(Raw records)
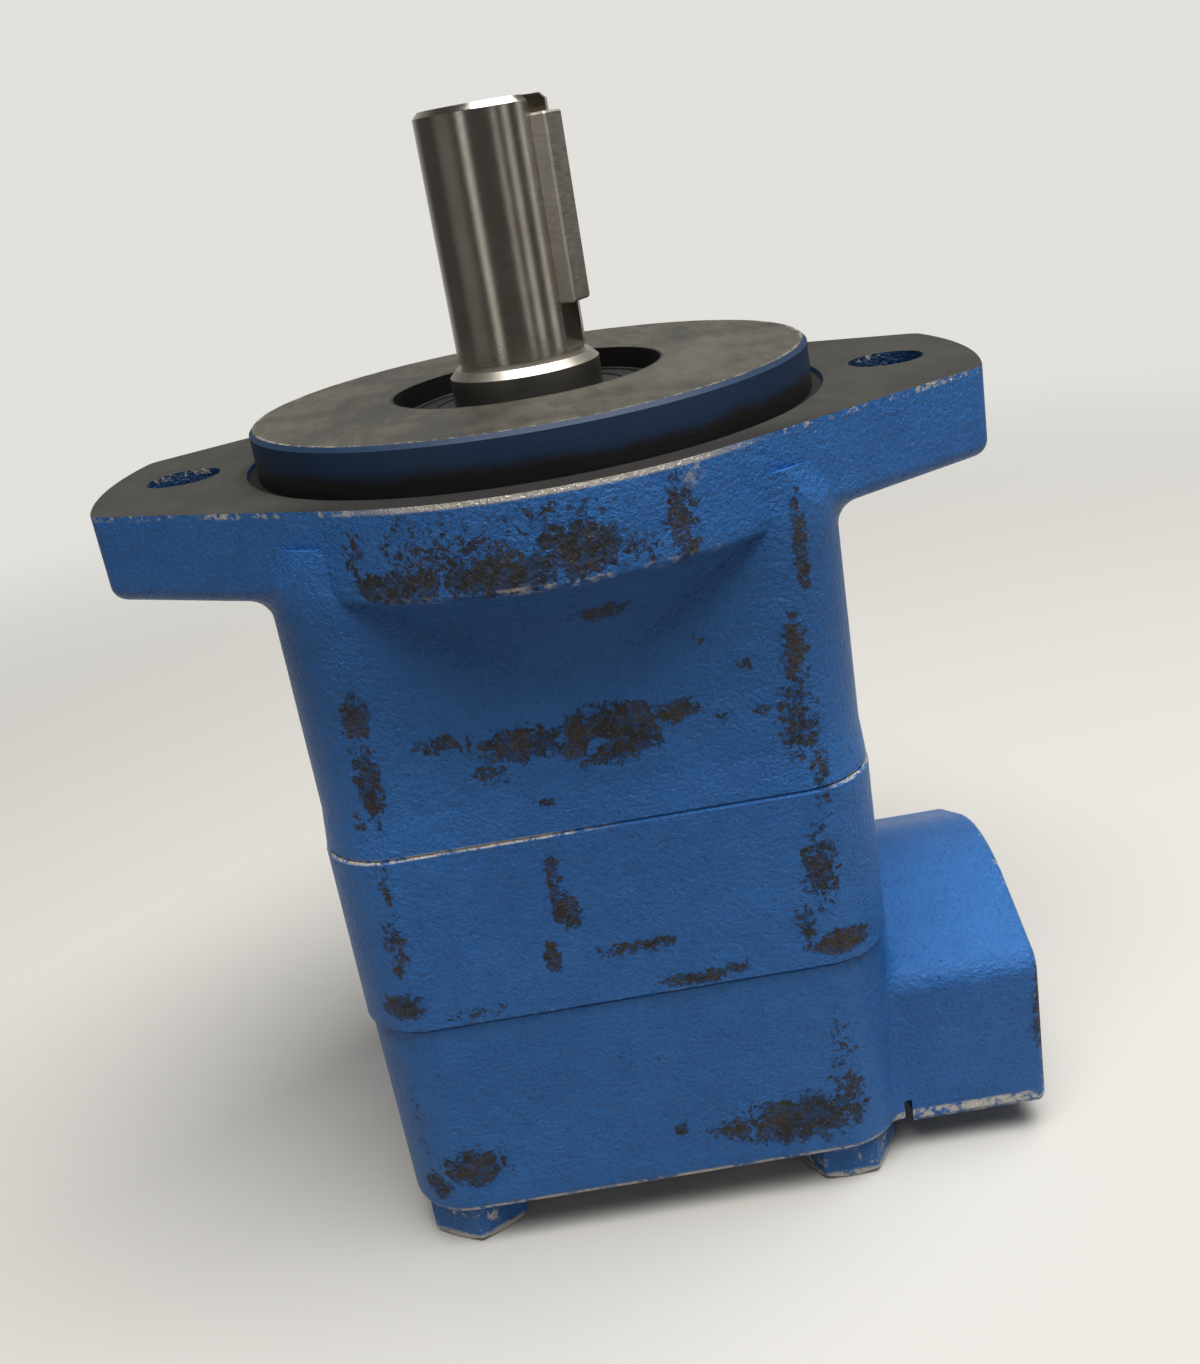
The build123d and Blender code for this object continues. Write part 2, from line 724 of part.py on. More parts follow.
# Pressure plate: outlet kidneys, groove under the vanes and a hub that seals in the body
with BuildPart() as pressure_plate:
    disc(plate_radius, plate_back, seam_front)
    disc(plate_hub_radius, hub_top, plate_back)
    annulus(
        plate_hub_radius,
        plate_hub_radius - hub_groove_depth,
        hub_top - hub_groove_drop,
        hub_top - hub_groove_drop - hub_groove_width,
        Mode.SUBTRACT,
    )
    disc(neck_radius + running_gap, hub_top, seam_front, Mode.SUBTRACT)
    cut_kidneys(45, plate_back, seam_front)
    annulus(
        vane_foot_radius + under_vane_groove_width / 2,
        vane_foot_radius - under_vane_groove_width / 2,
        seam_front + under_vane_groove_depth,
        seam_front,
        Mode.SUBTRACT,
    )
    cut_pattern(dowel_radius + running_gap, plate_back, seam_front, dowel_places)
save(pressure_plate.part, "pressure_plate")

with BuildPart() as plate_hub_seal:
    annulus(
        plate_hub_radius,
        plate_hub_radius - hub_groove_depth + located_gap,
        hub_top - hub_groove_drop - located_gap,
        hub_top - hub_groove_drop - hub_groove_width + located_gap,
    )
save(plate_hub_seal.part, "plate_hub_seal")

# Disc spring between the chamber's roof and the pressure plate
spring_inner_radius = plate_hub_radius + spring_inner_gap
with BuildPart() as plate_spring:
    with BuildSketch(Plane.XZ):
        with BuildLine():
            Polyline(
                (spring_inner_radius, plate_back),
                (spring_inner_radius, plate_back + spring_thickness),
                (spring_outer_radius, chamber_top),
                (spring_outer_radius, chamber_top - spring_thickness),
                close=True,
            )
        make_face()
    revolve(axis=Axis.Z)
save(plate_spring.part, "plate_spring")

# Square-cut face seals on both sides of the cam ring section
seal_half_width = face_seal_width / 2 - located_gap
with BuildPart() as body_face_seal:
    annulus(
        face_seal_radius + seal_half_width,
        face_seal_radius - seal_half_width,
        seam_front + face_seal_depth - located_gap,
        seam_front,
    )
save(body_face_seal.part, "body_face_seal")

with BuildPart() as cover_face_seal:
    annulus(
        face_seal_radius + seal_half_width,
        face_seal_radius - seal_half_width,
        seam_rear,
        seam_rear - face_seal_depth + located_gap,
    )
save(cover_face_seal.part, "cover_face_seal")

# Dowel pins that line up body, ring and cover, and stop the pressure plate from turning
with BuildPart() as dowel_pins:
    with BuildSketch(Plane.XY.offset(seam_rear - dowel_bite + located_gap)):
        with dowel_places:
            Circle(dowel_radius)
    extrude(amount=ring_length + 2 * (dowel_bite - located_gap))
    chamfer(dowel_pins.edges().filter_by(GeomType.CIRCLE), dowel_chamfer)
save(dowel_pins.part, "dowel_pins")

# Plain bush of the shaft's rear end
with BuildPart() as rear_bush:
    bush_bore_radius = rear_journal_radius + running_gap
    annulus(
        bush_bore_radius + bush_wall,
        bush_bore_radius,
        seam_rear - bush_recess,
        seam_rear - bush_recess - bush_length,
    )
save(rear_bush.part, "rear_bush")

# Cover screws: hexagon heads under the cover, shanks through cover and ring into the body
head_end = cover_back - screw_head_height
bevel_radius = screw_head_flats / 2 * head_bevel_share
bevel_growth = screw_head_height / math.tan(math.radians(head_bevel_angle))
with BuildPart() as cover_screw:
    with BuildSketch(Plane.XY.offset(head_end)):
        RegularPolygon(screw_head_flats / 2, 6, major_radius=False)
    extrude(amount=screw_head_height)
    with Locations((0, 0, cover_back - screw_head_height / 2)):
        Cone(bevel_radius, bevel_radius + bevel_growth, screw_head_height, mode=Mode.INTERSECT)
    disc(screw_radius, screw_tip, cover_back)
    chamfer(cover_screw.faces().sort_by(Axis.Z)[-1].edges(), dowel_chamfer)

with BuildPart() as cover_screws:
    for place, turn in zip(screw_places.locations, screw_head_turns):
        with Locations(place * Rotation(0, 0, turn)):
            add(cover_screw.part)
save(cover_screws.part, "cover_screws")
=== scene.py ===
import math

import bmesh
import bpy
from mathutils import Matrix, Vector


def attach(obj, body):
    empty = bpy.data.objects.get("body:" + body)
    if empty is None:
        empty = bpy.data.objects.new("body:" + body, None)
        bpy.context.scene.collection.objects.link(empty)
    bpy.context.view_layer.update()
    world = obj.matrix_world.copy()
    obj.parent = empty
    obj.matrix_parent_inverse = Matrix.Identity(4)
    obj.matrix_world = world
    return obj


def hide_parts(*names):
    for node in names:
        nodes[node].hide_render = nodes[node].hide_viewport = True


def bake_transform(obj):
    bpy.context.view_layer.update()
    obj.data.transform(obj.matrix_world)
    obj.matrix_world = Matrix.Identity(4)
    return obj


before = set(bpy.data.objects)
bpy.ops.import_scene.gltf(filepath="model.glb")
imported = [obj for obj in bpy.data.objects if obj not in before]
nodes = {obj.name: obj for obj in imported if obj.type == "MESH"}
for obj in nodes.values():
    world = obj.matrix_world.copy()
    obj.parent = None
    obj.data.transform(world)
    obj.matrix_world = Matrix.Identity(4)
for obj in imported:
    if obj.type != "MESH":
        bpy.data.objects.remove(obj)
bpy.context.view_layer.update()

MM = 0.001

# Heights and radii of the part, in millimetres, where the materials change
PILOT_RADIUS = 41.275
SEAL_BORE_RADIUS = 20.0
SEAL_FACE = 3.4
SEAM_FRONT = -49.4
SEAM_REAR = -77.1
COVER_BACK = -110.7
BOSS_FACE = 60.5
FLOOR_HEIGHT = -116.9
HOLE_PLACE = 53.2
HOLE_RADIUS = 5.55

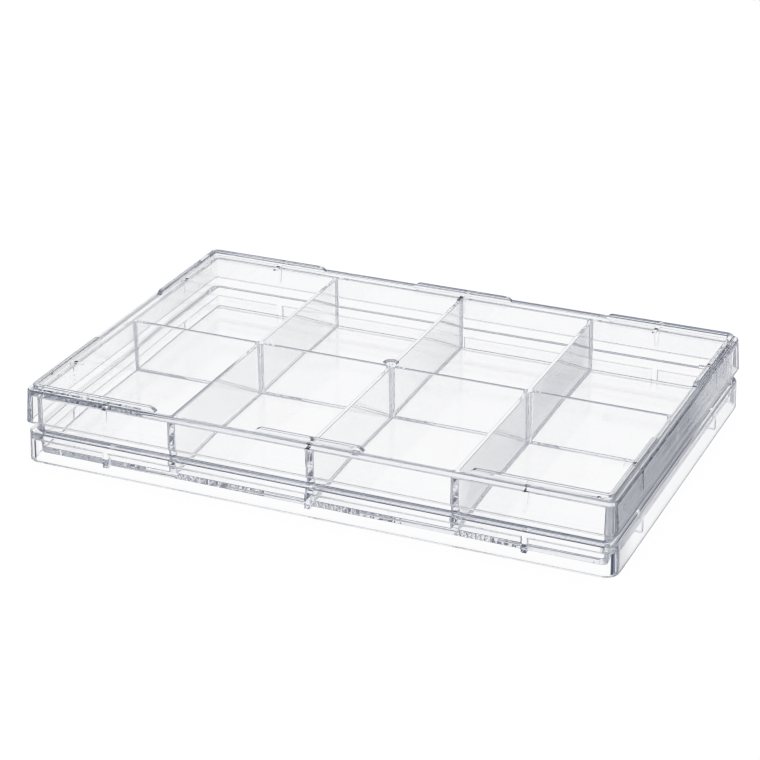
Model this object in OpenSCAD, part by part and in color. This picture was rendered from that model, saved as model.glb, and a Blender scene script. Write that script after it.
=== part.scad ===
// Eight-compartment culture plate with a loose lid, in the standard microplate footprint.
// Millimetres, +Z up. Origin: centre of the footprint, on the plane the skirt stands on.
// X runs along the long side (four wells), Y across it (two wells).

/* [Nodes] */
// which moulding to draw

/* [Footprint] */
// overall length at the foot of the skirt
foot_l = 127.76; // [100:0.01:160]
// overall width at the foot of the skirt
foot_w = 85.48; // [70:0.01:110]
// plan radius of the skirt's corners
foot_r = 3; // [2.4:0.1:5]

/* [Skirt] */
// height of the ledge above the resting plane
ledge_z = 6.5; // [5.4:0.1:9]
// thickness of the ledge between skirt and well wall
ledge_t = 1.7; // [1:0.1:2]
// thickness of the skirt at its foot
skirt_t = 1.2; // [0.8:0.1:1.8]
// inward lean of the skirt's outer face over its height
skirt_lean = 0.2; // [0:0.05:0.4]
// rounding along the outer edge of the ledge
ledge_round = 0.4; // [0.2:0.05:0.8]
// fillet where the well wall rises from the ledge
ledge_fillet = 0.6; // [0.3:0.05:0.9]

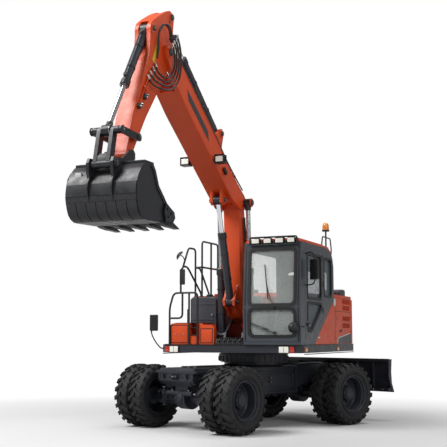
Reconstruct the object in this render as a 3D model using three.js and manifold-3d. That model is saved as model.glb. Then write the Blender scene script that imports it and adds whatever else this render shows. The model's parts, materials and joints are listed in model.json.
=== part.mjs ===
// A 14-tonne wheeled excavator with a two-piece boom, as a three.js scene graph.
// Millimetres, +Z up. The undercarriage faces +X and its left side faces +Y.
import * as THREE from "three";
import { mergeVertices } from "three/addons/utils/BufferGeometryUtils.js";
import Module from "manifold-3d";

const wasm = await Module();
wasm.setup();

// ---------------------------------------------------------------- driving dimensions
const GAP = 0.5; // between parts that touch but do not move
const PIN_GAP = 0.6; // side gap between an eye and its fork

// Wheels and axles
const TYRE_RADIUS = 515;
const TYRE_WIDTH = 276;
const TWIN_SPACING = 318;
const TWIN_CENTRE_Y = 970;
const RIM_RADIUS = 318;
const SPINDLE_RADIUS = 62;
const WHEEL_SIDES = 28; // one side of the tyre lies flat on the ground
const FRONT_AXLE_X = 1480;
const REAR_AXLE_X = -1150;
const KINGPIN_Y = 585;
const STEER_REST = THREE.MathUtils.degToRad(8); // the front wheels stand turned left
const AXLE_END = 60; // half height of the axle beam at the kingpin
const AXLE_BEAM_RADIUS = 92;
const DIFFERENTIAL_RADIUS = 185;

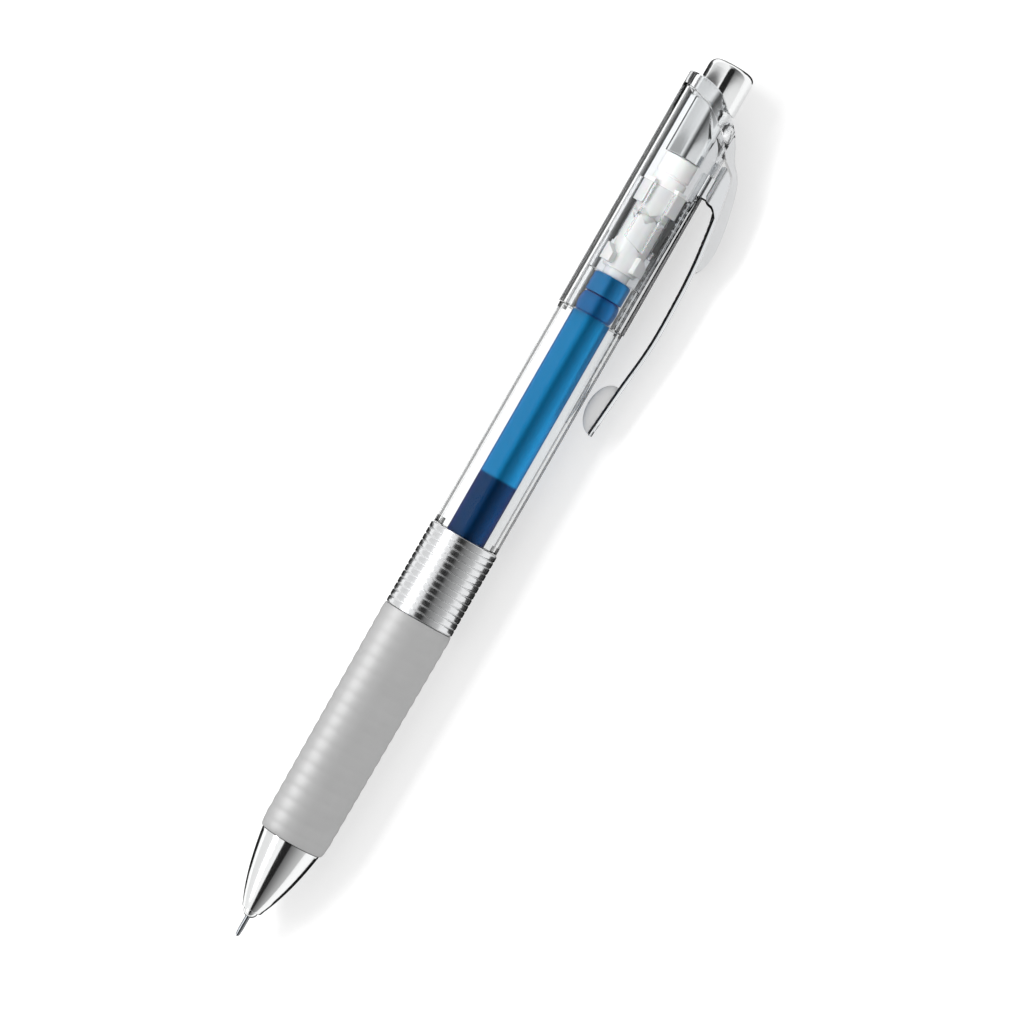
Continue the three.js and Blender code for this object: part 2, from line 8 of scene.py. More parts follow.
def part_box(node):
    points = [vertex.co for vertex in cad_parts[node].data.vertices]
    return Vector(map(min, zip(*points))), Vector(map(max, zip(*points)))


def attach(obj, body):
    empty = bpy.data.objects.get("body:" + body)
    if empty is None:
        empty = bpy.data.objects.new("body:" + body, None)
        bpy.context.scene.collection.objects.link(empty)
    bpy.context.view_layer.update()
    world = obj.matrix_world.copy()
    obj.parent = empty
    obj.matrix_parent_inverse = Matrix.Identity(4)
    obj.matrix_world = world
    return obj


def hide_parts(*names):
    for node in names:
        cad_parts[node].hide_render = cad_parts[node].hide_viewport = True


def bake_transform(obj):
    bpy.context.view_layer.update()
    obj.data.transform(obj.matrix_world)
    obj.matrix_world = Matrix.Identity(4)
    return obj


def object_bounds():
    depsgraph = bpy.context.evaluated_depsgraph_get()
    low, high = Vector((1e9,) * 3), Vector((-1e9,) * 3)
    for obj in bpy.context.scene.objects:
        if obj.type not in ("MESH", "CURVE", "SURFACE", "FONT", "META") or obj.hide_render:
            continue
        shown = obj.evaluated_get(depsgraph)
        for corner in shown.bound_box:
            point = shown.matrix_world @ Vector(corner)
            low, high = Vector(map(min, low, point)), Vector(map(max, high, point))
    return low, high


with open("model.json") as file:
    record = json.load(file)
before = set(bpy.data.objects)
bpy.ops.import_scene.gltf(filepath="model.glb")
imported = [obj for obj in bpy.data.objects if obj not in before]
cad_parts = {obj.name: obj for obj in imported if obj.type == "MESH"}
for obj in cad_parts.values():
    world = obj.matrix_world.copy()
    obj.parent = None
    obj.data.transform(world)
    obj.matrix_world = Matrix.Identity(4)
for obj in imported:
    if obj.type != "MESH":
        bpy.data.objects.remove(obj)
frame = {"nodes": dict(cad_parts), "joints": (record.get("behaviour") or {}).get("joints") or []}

**What you have to do**. Transcribe the lines beginning at the one that contains "Reconstruct the object" and ending at the one that contains "wasm.setup();", with nothing added or left out.

**Answer for the task**.
Reconstruct the object in this render as a 3D model using three.js and manifold-3d. That model is saved as model.glb. Then write the Blender scene script that imports it and adds whatever else this render shows. The model's parts, materials and joints are listed in model.json.
=== part.mjs ===
// A 14-tonne wheeled excavator with a two-piece boom, as a three.js scene graph.
// Millimetres, +Z up. The undercarriage faces +X and its left side faces +Y.
import * as THREE from "three";
import { mergeVertices } from "three/addons/utils/BufferGeometryUtils.js";
import Module from "manifold-3d";

const wasm = await Module();
wasm.setup();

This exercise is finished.